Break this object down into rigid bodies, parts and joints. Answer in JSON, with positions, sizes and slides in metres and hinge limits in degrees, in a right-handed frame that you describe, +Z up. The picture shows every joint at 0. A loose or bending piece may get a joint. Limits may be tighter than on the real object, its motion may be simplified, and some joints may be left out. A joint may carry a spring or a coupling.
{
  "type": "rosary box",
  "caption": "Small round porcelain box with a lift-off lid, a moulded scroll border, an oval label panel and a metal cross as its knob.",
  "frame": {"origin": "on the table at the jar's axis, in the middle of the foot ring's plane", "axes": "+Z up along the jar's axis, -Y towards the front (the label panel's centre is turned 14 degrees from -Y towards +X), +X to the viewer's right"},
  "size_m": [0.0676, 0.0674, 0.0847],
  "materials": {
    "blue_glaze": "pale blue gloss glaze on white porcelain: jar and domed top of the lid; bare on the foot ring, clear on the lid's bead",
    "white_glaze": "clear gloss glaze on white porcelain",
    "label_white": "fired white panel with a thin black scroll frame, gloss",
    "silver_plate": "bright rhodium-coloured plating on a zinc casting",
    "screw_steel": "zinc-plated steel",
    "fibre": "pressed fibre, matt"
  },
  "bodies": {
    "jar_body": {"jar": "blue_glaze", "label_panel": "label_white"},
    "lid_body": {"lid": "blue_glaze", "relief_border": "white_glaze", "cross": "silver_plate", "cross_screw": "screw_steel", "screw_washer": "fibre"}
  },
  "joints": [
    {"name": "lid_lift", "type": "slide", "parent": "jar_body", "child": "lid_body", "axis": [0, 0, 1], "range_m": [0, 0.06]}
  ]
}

_The task_
From the data, collect all lines where the string "joints" appears.

_Response below_
Break this object down into rigid bodies, parts and joints. Answer in JSON, with positions, sizes and slides in metres and hinge limits in degrees, in a right-handed frame that you describe, +Z up. The picture shows every joint at 0. A loose or bending piece may get a joint. Limits may be tighter than on the real object, its motion may be simplified, and some joints may be left out. A joint may carry a spring or a coupling.
  "joints": [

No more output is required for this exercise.